I have stood up for those who have been threatened, who have been attacked, who have been doxed, on the general principle that it's the right thing to do. But to tell you the truth, I'm not so sure I'm going to continue.
Last week, on Etsy, I offered to proofread 100 item listings, confidentially, no recompense, just because I thought maybe some of the shop owners might like to know if they were spelling words correctly or constructing coherent sentences. Totally free, no questions asked, complete confidentiality. The number of responses I got was pathetic, and virtually all of them were free of major, embarrassing (to either me or the shop owner) errors. Was I surprised? No, not really.
Yet I'm the meanie. I'm one of the badly behaving bully reviewers. For telling the truth. For offering to help.

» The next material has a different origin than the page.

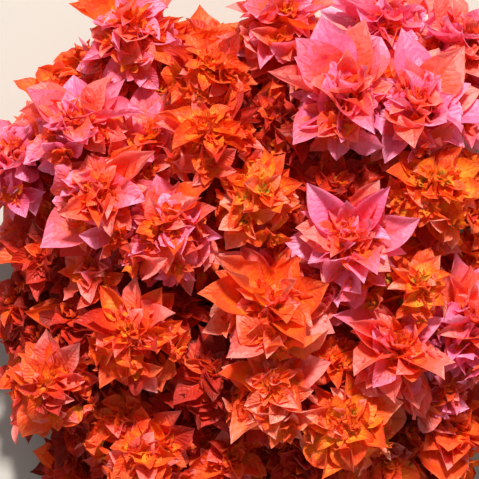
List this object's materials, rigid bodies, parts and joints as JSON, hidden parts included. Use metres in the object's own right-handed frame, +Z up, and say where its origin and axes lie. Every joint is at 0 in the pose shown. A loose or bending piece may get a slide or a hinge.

I cannot stand up to Goodreads or Amazon. As an individual I don't have the financial or time resources to do it. I don't have access to free/low cost legal services. No one is going to start a gofundme campaign to finance a fight against Goodreads for unfairly banning me. I don't even have the financial wherewithal to bring a suit for libel against those who have said untrue things about me that have ended up causing me financial loss.

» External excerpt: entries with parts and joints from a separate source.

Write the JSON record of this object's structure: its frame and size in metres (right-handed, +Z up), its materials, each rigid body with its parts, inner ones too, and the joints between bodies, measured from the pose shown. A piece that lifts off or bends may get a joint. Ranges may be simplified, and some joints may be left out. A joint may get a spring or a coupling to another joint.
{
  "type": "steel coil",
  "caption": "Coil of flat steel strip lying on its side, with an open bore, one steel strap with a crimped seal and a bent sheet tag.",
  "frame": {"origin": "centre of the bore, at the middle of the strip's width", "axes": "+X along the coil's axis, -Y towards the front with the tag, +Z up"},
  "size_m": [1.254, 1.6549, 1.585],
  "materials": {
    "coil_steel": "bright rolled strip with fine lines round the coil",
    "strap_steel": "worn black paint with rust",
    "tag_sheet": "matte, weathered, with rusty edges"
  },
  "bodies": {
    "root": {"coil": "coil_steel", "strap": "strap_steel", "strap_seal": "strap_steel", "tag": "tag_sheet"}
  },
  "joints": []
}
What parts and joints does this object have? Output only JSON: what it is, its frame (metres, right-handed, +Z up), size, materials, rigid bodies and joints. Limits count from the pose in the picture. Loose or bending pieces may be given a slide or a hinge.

That's why I champion those who seem to be standing up to the true bullies. And that's why I am so bitterly disappointed when they give up. They've made it easier for the next victimization. They've enabled and emboldened the Parosite, the Trainwreck, and the Ricecake to the point that they believe they are invincible.
And maybe they are.
Maybe it is futile to fight against bullying and bigotry. Maybe it's not worth it. After all, it's only book reviews. It's only personal opinion. So when you next come across a book that promotes bigotry and promotes hate and incites violence, but you're not allowed to post a negative review about it because the sites have all banned negative reviews under unchallenged pressure from the Ricecake, the Trainwreck, and the Parosite try to remember who enabled them.